As you can see, I’ve got to get on with my reading!

Desirable Residences and other stories by E.F. Benson

This book was one of my purchases on my recent foray into England, I bought this one from the Amnesty International bookshop in Great Malvern, I couldn’t resist it as it’s a book of short stories which includes a Miss Mapp story.

E.F. Benson wrote a lot of short stories which were published in various magazines and he tailored the stories to appeal to the various publications. They are divided into seven categories: Crank Stories, Society Stories, Cruel Stories, Odd Stories, Dodo Stories, Spook Stories and The Diversions of Amy Bondham.

I’m a big fan of the Mapp and Lucia books but I hadn’t read anything else by Benson but I will be on the look-out for more of his books now as I did enjoy these short stories, even the Spook ones which is what he called his ghost stories. The character of Lucia is just beginning to be formed but if you enjoy the Mapp and Lucia books you’ll want to get your hands on these.

E.F. Benson’s Rye

I’ve actually spent quite a lot of time in East Sussex over the years as I had an aunt who lived there but for some reason I never got around to visiting Rye. Mind you, way back then I hadn’t read E.F. Benson‘s Mapp and Lucia books, but Lisa May at TBR 313 has been discussing E.F. Benson’s writing and the upshot is that I’m adding Rye to my list of places to visit. Although Benson’s fictional town is called Tilling, it was based on Rye where he was the town mayor for years.

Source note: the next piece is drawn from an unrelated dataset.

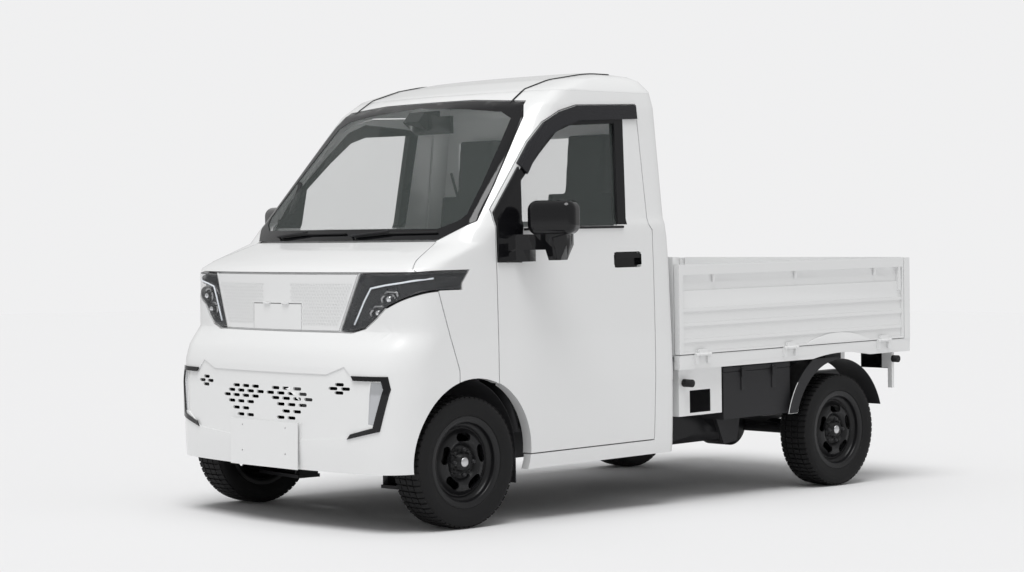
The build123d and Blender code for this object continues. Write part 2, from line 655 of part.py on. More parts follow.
def make_leaf_springs():
    springs = []
    for s in (1, -1):
        x0 = s * LEAF_X - LEAF_WIDTH / 2
        pack = None
        for share, drop in ((1.0, 0.0), (0.66, LEAF_THICK / 2)):
            ya = REAR_WHEEL_Y + (LEAF_FRONT_Y - REAR_WHEEL_Y) * share
            yb = REAR_WHEEL_Y + (LEAF_REAR_Y - REAR_WHEEL_Y) * share
            rise = (LEAF_END_Z - LEAF_MID_Z) * share ** 2
            low = ThreePointArc((ya, LEAF_MID_Z + rise), (REAR_WHEEL_Y, LEAF_MID_Z), (yb, LEAF_MID_Z + rise))
            top = ThreePointArc((yb, LEAF_MID_Z + rise + LEAF_THICK), (REAR_WHEEL_Y, LEAF_MID_Z + LEAF_THICK),
                                (ya, LEAF_MID_Z + rise + LEAF_THICK))
            ends = [Line((yb, LEAF_MID_Z + rise), (yb, LEAF_MID_Z + rise + LEAF_THICK)),
                    Line((ya, LEAF_MID_Z + rise + LEAF_THICK), (ya, LEAF_MID_Z + rise))]
            plane = Plane(origin=(x0, 0, 0), x_dir=(0, 1, 0), z_dir=(1, 0, 0))
            leaf = extrude(plane * make_face([low, ends[0], top, ends[1]]), LEAF_WIDTH)
            pack = leaf if pack is None else pack + leaf
        springs.append(pack)
    return springs


def make_rear_axle():
    """Beam axle with its drive unit, unpitched."""
    reach = TRACK / 2 - 40
    tube = x_cylinder(AXLE_TUBE_RADIUS, -reach, reach, WHEELBASE, WHEEL_Z)
    stub = x_cylinder(AXLE_RADIUS, -TRACK / 2 - 38, TRACK / 2 + 38, WHEELBASE, WHEEL_Z)
    gears = x_cylinder(112, -70, 60, WHEELBASE, WHEEL_Z)
    motor = x_cylinder(98, -60, 200, WHEELBASE - 165, WHEEL_Z + 15)
    neck = box(-60, 60, WHEELBASE - 150, WHEELBASE, WHEEL_Z - 60, WHEEL_Z + 70)
    axle = tube + stub + gears + motor + neck
    for s in (1, -1):
        axle = axle + x_cylinder(105, s * (TRACK / 2 - 52), s * (TRACK / 2 - 40), WHEELBASE, WHEEL_Z) \
            if s > 0 else axle + x_cylinder(105, -(TRACK / 2 - 40), -(TRACK / 2 - 52), WHEELBASE, WHEEL_Z)
    return axle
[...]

I had a wee look on You Tube to see if there were any excerpts from the Mapp and Lucia TV series – and there were but what I really liked was this Thascales ‘album’ of a visit to Rye which s/he has uploaded onto You Tube. The TV series was filmed in Rye and the buildings are all very recognisable.

If you like a twee 1930s setting and a bit of a laugh then you’ll enjoy the series, I wonder if it’s available on Netflix. Geraldine McEwan as Lucia in particular has lovely outfits to wear, it’s a feast for the eyes if you like vintage clothes.